Collaborators: Alex Zerbini, Catherine Berchok, Phil Clapham (NOAA National Marine Mammal Laboratory)

The eastern stock of North Pacific right whales (Eubalaena japonica) numbers fewer than 100 animals, and is arguably the most critically endangered large whale species.  Whaling records indicate that right whales were once abundant throughout the eastern North Pacific and Bering Sea during the summer months.  Right whales were hunted with such intensity during the 19th and early 20th centuries that they were afforded international protection from hunting in 1935 owing to their low population size.  The right whale population was likely growing by 1960, but large illegal catches by Soviet whalers during the 1960’s in the eastern North Pacific and Bering Sea probably crippled recovery.  The right whales in the eastern North Pacific are only a remnant of the former population, and they may not fully occupy the same range they did two centuries ago.  While the importance of other historic habitats in the eastern North Pacific remains unresolved, modern sightings of right whales confirm that the southeastern Bering Sea remains a critical habitat for North Pacific right whales.
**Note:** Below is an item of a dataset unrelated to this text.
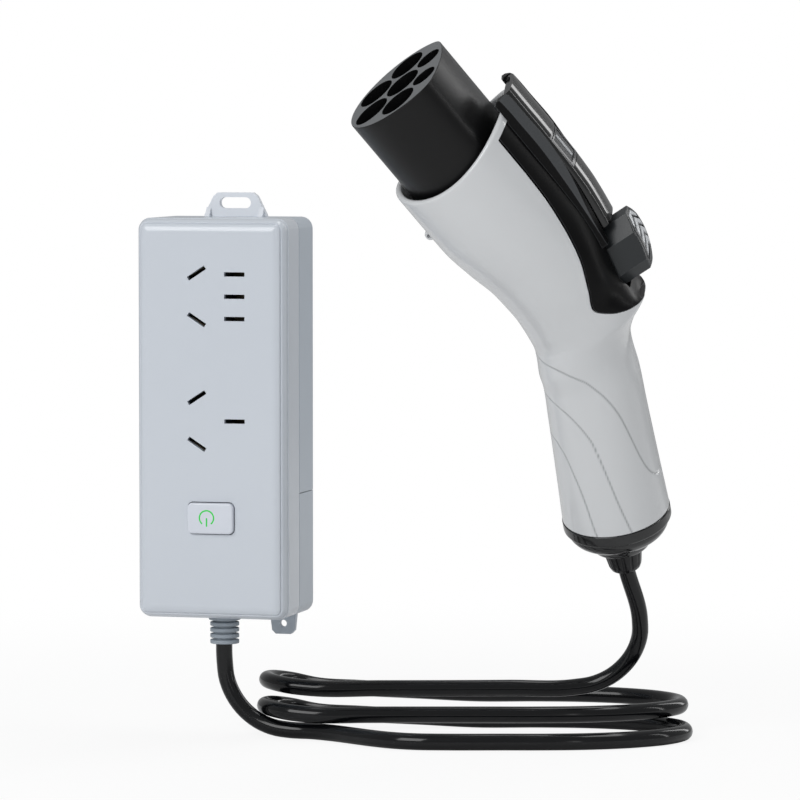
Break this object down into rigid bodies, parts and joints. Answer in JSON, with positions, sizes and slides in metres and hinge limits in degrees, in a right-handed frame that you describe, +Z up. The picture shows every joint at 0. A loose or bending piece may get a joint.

The climate of the Bering Sea is changing, which has the potential to substantially alter the ecosystem and the availability of prey for right whales.  Right whales are filter feeders and are very limited in the number and type of prey they can consume.  Their slow swimming speed precludes capture of small fish and very large euphausiids preyed upon by other baleen whales, such as humpback and fin whales.  Instead, right whales feed primarily on copepods and small euphausiids.  Recent zooplankton net sampling near right whales in the southeastern Bering Sea suggests that the copepod Calanus marshallae may be the right whale’s primary prey there.  High summertime C. marshallae abundance is related to cold winter conditions and extensive sea ice coverage in the southern Bering Sea.  The decreased southerly penetration and reduced persistence of sea ice in the southeastern Bering Sea in recent years has been accompanied by a decrease in summer zooplankton biomass.  These changes may have profound effects on the recovery of the North Pacific right whale.

During the summers of 2008 and 2009, we participated in collaborative research with the NOAA National Marine Mammal Laboratory to study the distribution, behavior, and ecology of the North Pacific right whale in the southeastern Bering Sea.  Our objectives were to (1) study the foraging ecology of right whales by attaching instruments to the whales and intensively sampling both oceanographic conditions and prey distribution in proximity to the tagged whales, (2) conduct broadscale oceanographic sampling to understand the processes that lead to the formation of prey aggregations, (3) collect zooplankton samples to identify the primary prey of the whales and to characterize the regional distribution, abundance, and community composition of zooplankton, and (4) collect acoustic recordings and conduct repeated oceanographic and prey sampling in proximity to whales over time scales of tens of hours to assess relationships between right whale calling activity and both oceanographic conditions and the vertical migration behavior of their prey.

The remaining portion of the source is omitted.